Neural Weight Compression for Language Models
Jegwang Ryu, Minkyu Kim, Seungjun Shin, Hee Min Choi, Dokwan Oh, Jaeho Lee
TL;DR
This work tackles the challenge of storing and transmitting the weights of large language models by introducing Neural Weight Compression (NWC), a learned autoencoder-based neural codec trained directly on pretrained weight tensors. NWC handles diverse weight shapes via column-wise chunking, uses an importance-aware loss to allocate precision where it matters, and employs inference-time error compensation to mitigate reconstruction damage on downstream model predictions.
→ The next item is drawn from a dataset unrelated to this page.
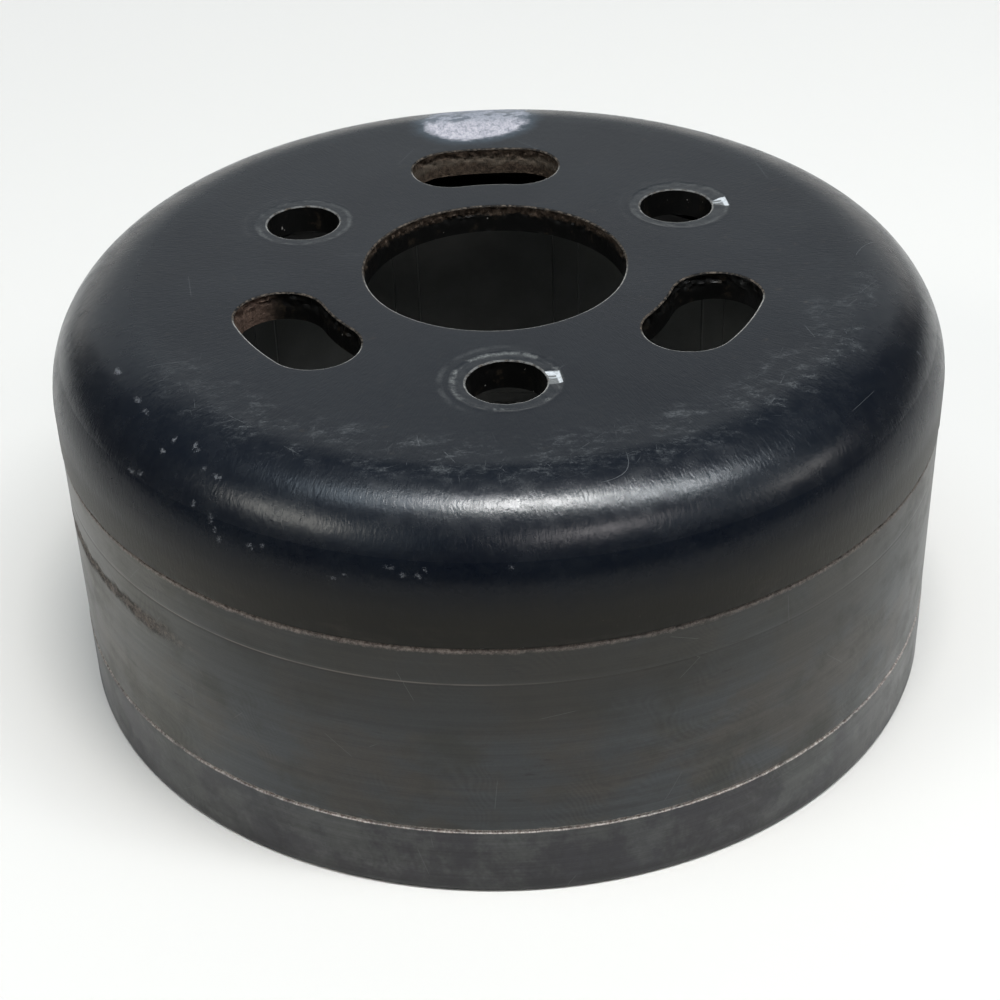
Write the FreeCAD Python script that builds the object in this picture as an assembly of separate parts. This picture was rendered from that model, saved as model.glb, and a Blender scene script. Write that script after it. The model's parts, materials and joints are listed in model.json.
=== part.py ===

The approach yields competitive or state-of-the-art rate–distortion performance, particularly at mid-to-high bitrates around $4$–$6$ bits, and generalizes to vision encoders beyond language models. While hardware support for a neural decoder remains a bottleneck for practical speedups, the framework offers a promising data-driven pathway for scalable, cross-domain weight compression and potential hardware co-design opportunities.
Abstract
The efficient storage and transmission of language model weights is becoming increasingly important, as their scale and adoption continue to grow. However, as our understanding of this new data modality is limited, designing a good compression algorithm for language model weights heavily relies on manual, trial-and-error approaches. In this paper, we propose a learned compression framework that trains neural codecs directly from pretrained language model weights. Unlike conventional data (e.g., images), language model weights pose unique challenges: the sizes and shapes of weight tensors vary significantly, and the reconstruction quality must be judged by downstream model predictions rather than naïve MSE loss. To address this, we introduce Neural Weight Compression (NWC), a novel autoencoder-based neural codec tailored to model weight compression. The proposed method inherits the advantages of autoencoder-based codecs while incorporating three technical components: (1) column-wise tensor chunking and normalization; (2) an importance-aware training loss; (3) an inference-time error compensation mechanism guided by model outputs. Experiments on open-weight language models show that NWC achieves competitive or state-of-the-art accuracy-compression tradeoffs, with particularly strong results at 4-6 bit precisions where accuracy remains nearly on par with FP16 models.